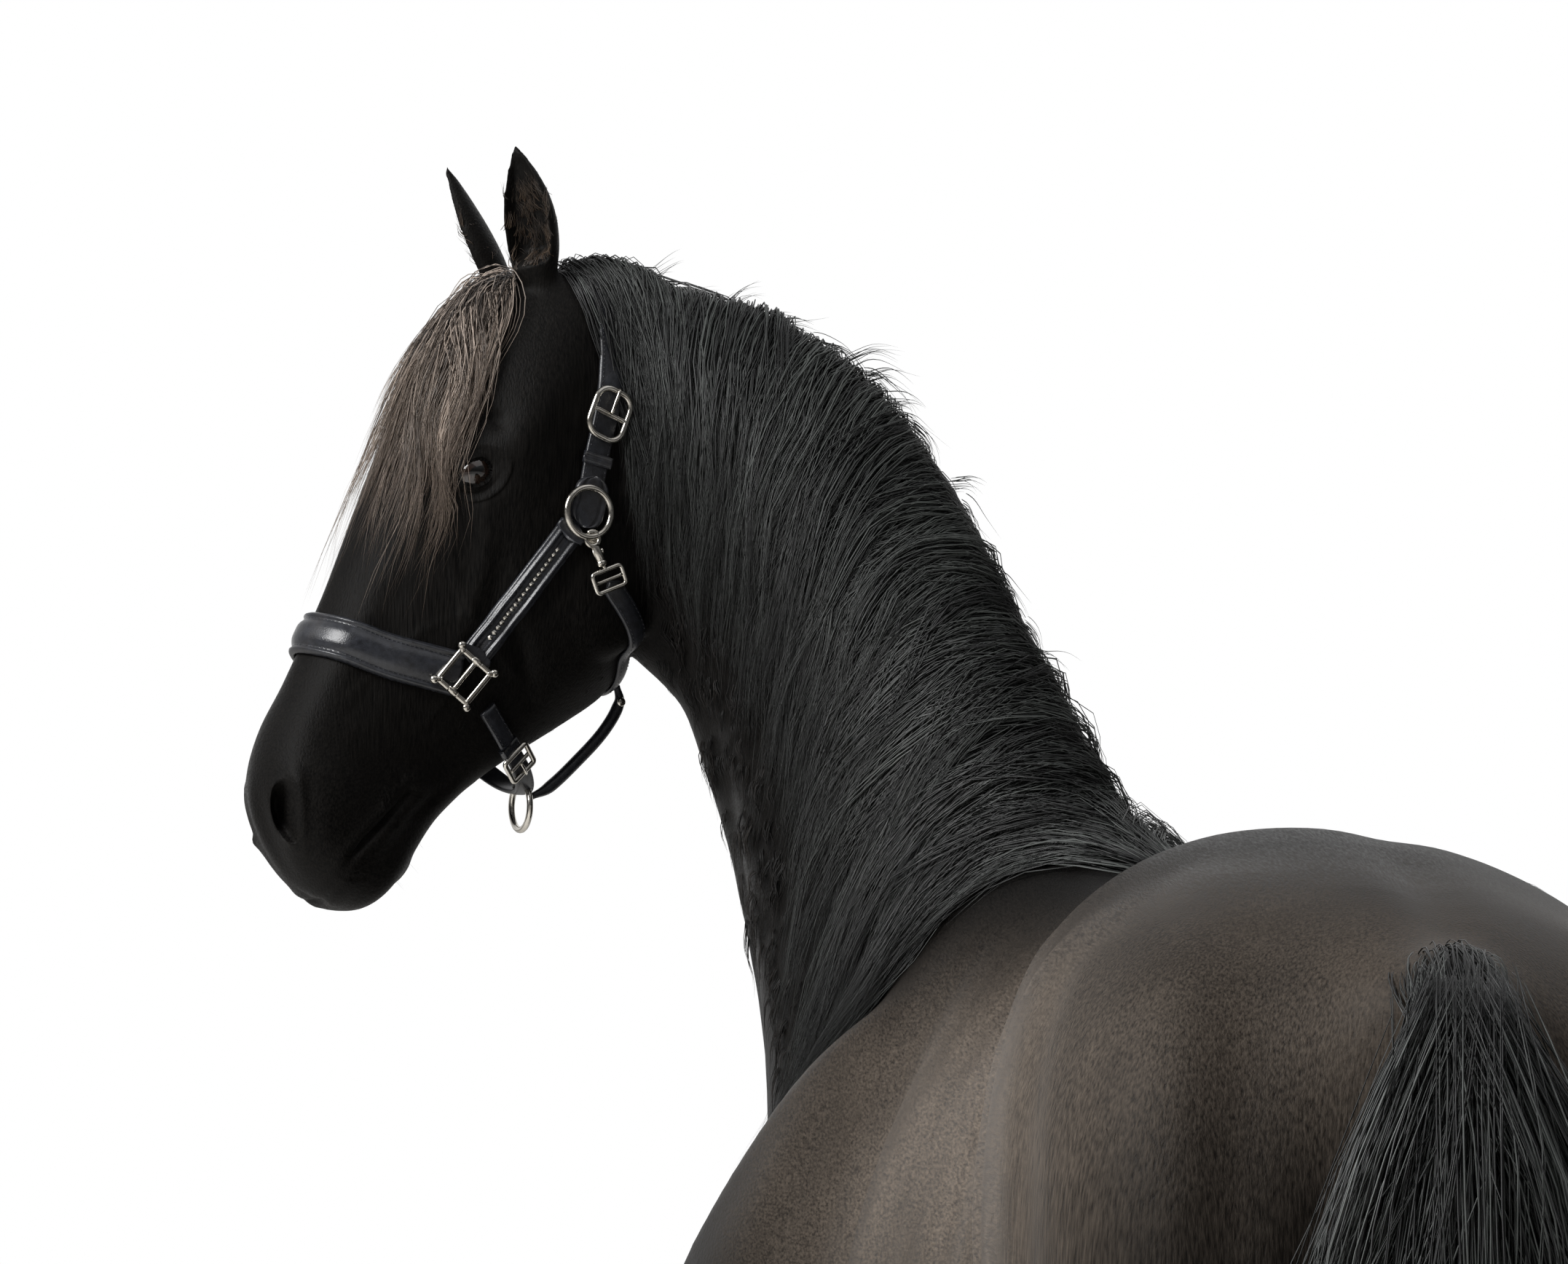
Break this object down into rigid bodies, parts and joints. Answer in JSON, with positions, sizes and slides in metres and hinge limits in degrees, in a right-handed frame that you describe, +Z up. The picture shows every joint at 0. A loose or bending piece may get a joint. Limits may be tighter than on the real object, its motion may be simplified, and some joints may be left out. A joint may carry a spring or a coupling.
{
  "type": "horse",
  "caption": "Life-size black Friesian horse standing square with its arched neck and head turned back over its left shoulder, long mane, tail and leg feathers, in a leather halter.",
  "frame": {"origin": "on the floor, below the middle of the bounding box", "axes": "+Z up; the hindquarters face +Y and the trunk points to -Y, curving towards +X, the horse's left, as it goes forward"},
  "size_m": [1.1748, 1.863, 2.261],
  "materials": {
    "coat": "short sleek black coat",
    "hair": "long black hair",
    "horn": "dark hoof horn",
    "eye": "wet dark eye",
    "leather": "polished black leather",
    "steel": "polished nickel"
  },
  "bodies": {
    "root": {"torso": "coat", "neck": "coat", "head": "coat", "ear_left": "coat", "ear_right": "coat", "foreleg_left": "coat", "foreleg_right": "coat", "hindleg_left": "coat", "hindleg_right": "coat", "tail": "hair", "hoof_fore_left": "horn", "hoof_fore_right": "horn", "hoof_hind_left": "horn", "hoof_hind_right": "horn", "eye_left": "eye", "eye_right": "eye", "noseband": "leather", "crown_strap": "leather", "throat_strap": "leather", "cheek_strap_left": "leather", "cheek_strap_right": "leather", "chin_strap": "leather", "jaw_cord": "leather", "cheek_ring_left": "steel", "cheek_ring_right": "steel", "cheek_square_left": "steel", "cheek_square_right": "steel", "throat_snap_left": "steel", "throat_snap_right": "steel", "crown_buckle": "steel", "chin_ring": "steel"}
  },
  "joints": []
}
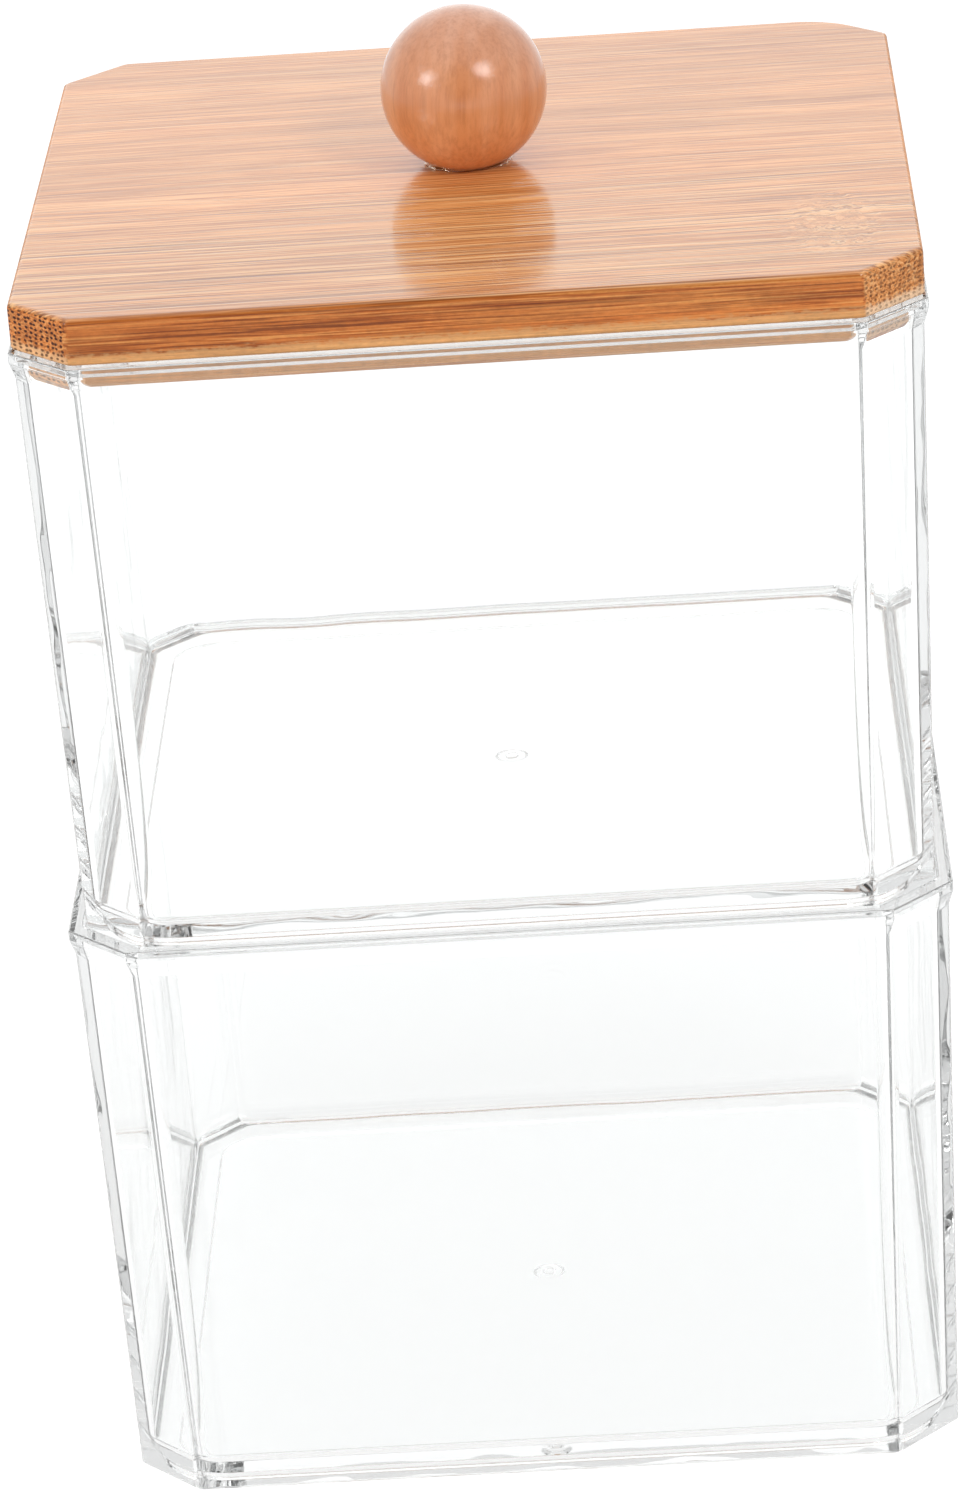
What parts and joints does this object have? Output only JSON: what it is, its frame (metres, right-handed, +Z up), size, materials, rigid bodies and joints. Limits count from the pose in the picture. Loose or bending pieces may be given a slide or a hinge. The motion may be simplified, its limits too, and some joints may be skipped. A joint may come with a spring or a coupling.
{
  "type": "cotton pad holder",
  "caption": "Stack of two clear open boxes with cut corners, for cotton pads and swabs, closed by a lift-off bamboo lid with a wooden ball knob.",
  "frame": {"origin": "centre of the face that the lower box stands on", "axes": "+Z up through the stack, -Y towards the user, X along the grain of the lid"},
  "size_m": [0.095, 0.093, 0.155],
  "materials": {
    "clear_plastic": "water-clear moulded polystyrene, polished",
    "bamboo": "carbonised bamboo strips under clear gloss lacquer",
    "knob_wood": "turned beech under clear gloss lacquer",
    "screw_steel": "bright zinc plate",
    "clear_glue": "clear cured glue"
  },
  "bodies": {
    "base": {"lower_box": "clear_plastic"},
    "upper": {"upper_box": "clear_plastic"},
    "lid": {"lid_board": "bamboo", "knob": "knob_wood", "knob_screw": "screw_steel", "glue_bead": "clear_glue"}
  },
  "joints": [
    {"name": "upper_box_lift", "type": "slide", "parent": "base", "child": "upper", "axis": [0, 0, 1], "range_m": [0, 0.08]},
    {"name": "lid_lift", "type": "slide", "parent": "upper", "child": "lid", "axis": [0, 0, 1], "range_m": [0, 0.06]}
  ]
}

> _Required work_:
Repeat the data precisely, reproducing every entry.

> _Result for this task_:
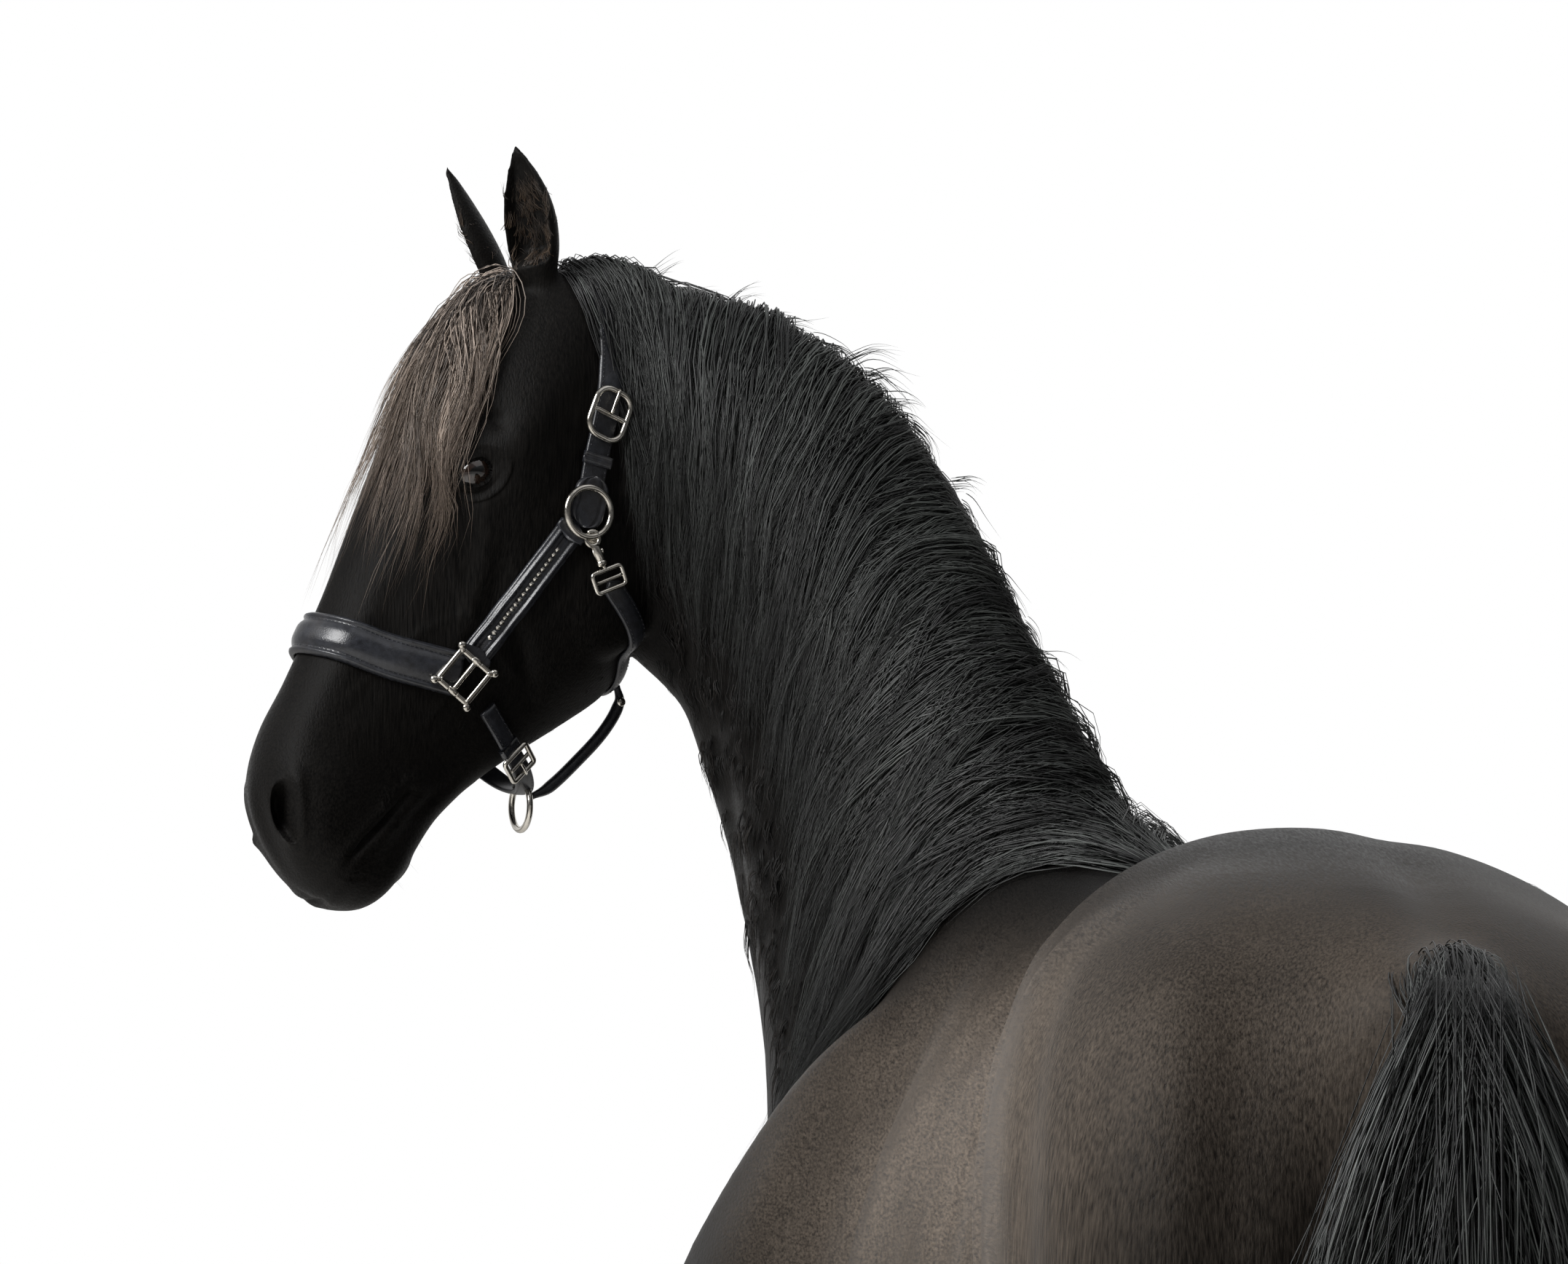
Break this object down into rigid bodies, parts and joints. Answer in JSON, with positions, sizes and slides in metres and hinge limits in degrees, in a right-handed frame that you describe, +Z up. The picture shows every joint at 0. A loose or bending piece may get a joint. Limits may be tighter than on the real object, its motion may be simplified, and some joints may be left out. A joint may carry a spring or a coupling.
{
  "type": "horse",
  "caption": "Life-size black Friesian horse standing square with its arched neck and head turned back over its left shoulder, long mane, tail and leg feathers, in a leather halter.",
  "frame": {"origin": "on the floor, below the middle of the bounding box", "axes": "+Z up; the hindquarters face +Y and the trunk points to -Y, curving towards +X, the horse's left, as it goes forward"},
  "size_m": [1.1748, 1.863, 2.261],
  "materials": {
    "coat": "short sleek black coat",
    "hair": "long black hair",
    "horn": "dark hoof horn",
    "eye": "wet dark eye",
    "leather": "polished black leather",
    "steel": "polished nickel"
  },
  "bodies": {
    "root": {"torso": "coat", "neck": "coat", "head": "coat", "ear_left": "coat", "ear_right": "coat", "foreleg_left": "coat", "foreleg_right": "coat", "hindleg_left": "coat", "hindleg_right": "coat", "tail": "hair", "hoof_fore_left": "horn", "hoof_fore_right": "horn", "hoof_hind_left": "horn", "hoof_hind_right": "horn", "eye_left": "eye", "eye_right": "eye", "noseband": "leather", "crown_strap": "leather", "throat_strap": "leather", "cheek_strap_left": "leather", "cheek_strap_right": "leather", "chin_strap": "leather", "jaw_cord": "leather", "cheek_ring_left": "steel", "cheek_ring_right": "steel", "cheek_square_left": "steel", "cheek_square_right": "steel", "throat_snap_left": "steel", "throat_snap_right": "steel", "crown_buckle": "steel", "chin_ring": "steel"}
  },
  "joints": []
}
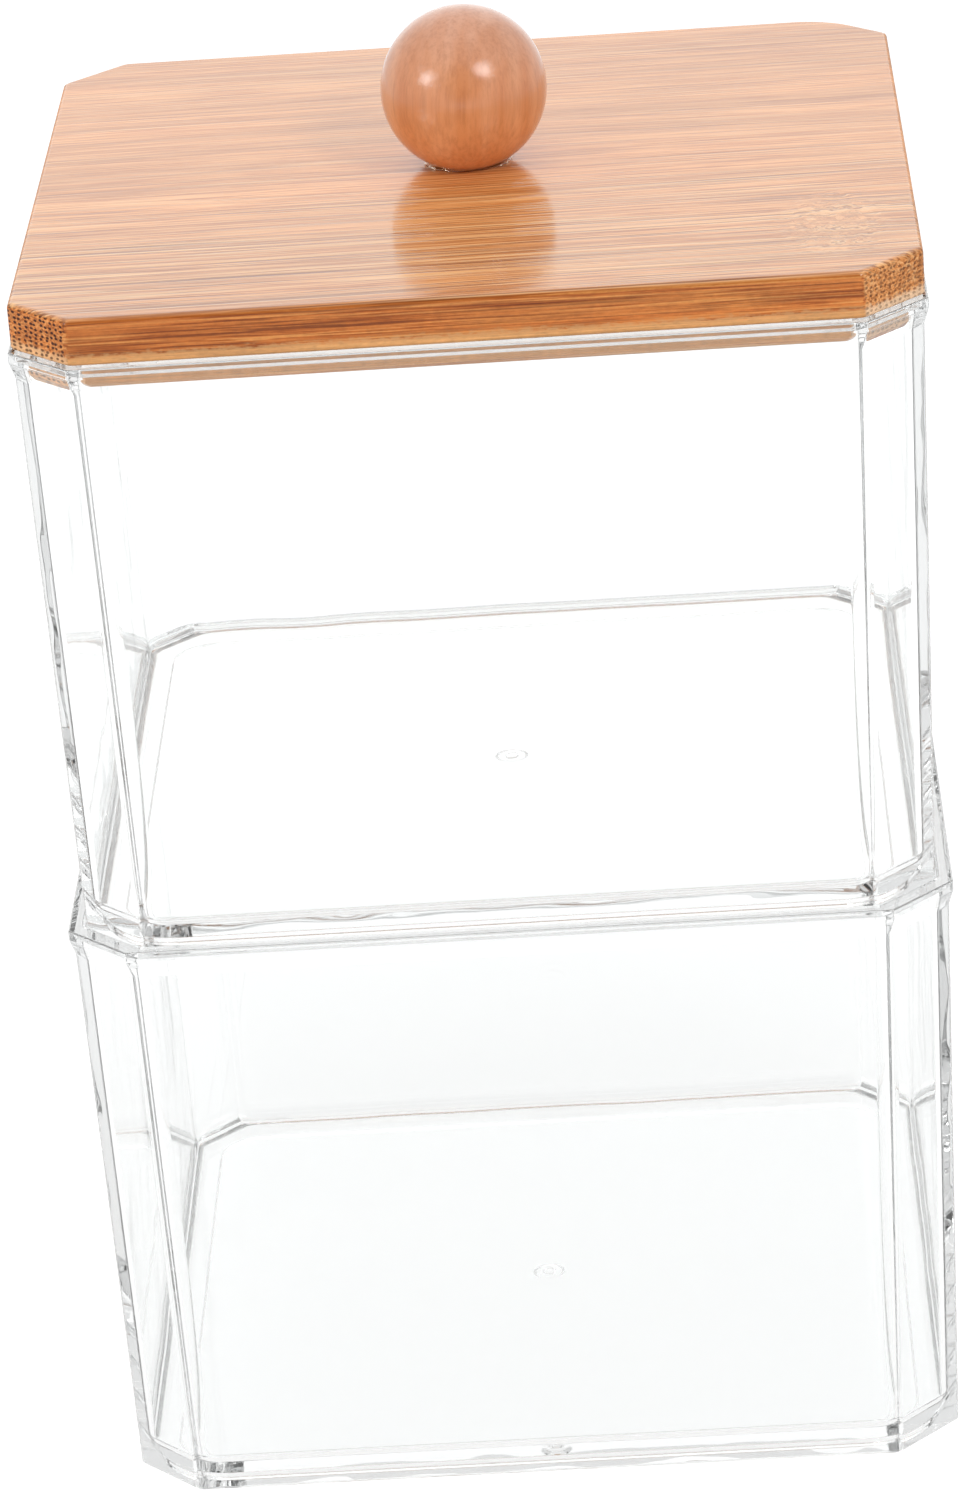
What parts and joints does this object have? Output only JSON: what it is, its frame (metres, right-handed, +Z up), size, materials, rigid bodies and joints. Limits count from the pose in the picture. Loose or bending pieces may be given a slide or a hinge. The motion may be simplified, its limits too, and some joints may be skipped. A joint may come with a spring or a coupling.
{
  "type": "cotton pad holder",
  "caption": "Stack of two clear open boxes with cut corners, for cotton pads and swabs, closed by a lift-off bamboo lid with a wooden ball knob.",
  "frame": {"origin": "centre of the face that the lower box stands on", "axes": "+Z up through the stack, -Y towards the user, X along the grain of the lid"},
  "size_m": [0.095, 0.093, 0.155],
  "materials": {
    "clear_plastic": "water-clear moulded polystyrene, polished",
    "bamboo": "carbonised bamboo strips under clear gloss lacquer",
    "knob_wood": "turned beech under clear gloss lacquer",
    "screw_steel": "bright zinc plate",
    "clear_glue": "clear cured glue"
  },
  "bodies": {
    "base": {"lower_box": "clear_plastic"},
    "upper": {"upper_box": "clear_plastic"},
    "lid": {"lid_board": "bamboo", "knob": "knob_wood", "knob_screw": "screw_steel", "glue_bead": "clear_glue"}
  },
  "joints": [
    {"name": "upper_box_lift", "type": "slide", "parent": "base", "child": "upper", "axis": [0, 0, 1], "range_m": [0, 0.08]},
    {"name": "lid_lift", "type": "slide", "parent": "upper", "child": "lid", "axis": [0, 0, 1], "range_m": [0, 0.06]}
  ]
}